Summary: Model-based RL (example: Dyna) and batch RL (example: Experience Replay).
Reference: Lin (1991).
-
October 14: Reinforcement Learning.
Summary: Illustration of the need for generalisation using Half Field Offense as an example.
Reference: Kalyanakrishnan et al. (2007).
-
October 16: Reinforcement Learning.
Reading: Chapter 8, Sutton and Barto (1998).
Summary: Neural networks, linear methods, gradient descent.
-
October 21: Reinforcement Learning.
Summary: Tile coding, gradient descent with linear function
approximation, convergence results, off-policy bootstrapping.
References: Munos and Moore (2002), Sherstov and Stone (2005), Maei et al. (2010).
-
October 23: Reinforcement Learning.
Reading: Sutton et al. (2000).
Summary: Representations, approximate value functions, and policies, policy gradient theorem.
Reference: Kober and Peters (2008).
-
October 28: Learning Methods for Sequential Decision Making with Imperfect Representations.

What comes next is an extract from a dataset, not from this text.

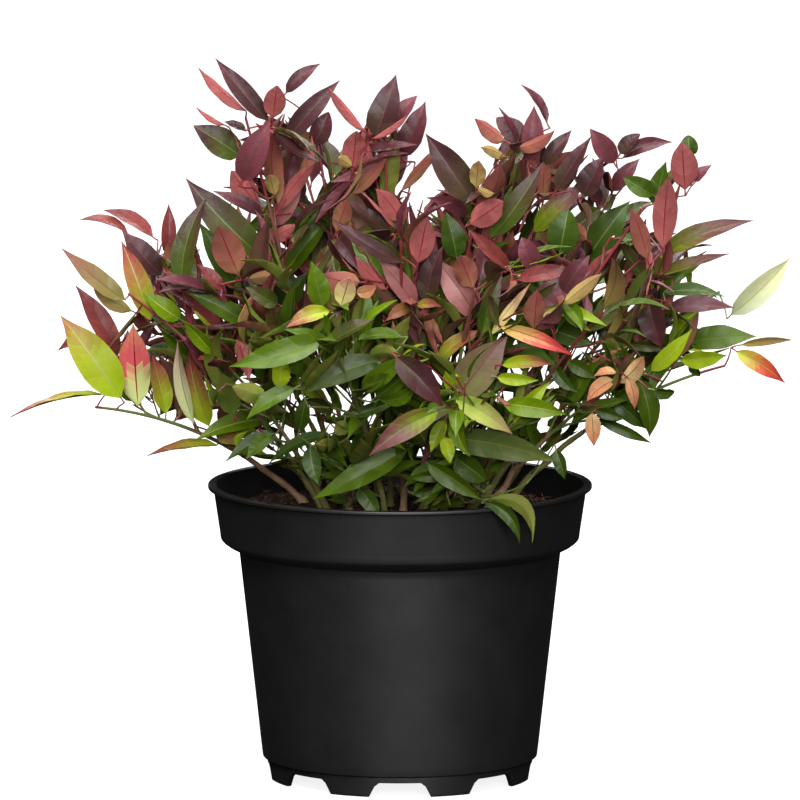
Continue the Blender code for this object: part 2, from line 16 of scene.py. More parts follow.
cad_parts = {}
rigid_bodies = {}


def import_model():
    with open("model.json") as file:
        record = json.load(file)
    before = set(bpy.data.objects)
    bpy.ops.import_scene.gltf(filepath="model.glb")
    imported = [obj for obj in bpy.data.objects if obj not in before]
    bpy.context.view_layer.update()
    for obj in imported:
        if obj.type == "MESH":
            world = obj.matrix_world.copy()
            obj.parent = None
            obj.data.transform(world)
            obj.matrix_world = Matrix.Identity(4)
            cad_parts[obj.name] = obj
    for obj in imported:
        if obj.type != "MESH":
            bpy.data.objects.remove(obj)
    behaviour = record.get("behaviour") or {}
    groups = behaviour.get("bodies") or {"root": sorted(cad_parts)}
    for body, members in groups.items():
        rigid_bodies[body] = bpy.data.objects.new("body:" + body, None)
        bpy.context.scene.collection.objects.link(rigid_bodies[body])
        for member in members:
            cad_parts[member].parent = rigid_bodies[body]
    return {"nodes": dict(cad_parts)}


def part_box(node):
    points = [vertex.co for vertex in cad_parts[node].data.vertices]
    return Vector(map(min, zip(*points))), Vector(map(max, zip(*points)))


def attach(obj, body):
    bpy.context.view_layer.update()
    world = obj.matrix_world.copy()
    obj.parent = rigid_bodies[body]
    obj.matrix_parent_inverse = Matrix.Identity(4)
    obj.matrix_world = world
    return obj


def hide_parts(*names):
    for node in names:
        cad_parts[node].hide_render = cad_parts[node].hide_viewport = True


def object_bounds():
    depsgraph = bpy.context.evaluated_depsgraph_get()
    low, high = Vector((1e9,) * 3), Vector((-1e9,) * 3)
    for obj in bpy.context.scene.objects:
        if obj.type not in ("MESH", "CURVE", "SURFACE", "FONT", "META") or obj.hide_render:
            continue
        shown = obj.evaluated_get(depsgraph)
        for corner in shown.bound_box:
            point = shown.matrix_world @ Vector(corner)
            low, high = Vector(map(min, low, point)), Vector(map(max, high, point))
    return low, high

Reference: Kalyanakrishnan (2011).
-
October 30: Multi-agent learning.
Reading: Littman (1994).
Summary: Brief Introduction to reward shaping, Matrix games, Minimax-optimality, Markov games, Minimax-Q algorithm.
References: Ng et al. (1999), Bowling and Veloso (2001), Hu and Wellman (2003), Shoham et al. (2006).
-
November 4: Overview of CS 748: Advances in Intelligent and Learning Agents.
-
November 6: Search.
Summary: Applications of search, relationship with MDPs, Dijkstra's algorithm for graphs, breadth-first search and depth-first search, A* search.
References: Chapter 3, Poole and Mackworth (2010), Hart, Nilsson, and Raphael (1968).
-
November 21: End-semester examination. 9.30 a.m. – 12.30 p.m., LA 301.
Assignments
-
August 19: Programming assignment 1 announced on
Moodle. Submission deadline: 11.59 p.m., September 3, 2015.
-
September 17: Programming assignment 2 announced on
Moodle. Submission deadline: 11.59 p.m., October 3, 2015.
-
October 7: Programming assignment 3 announced on
Moodle. Submission deadline: 11.59 p.m., October 22, 2015.
-
October 25: Programming assignment 4 announced on
Moodle. Submission deadline: 11.59 p.m., November 10, 2015.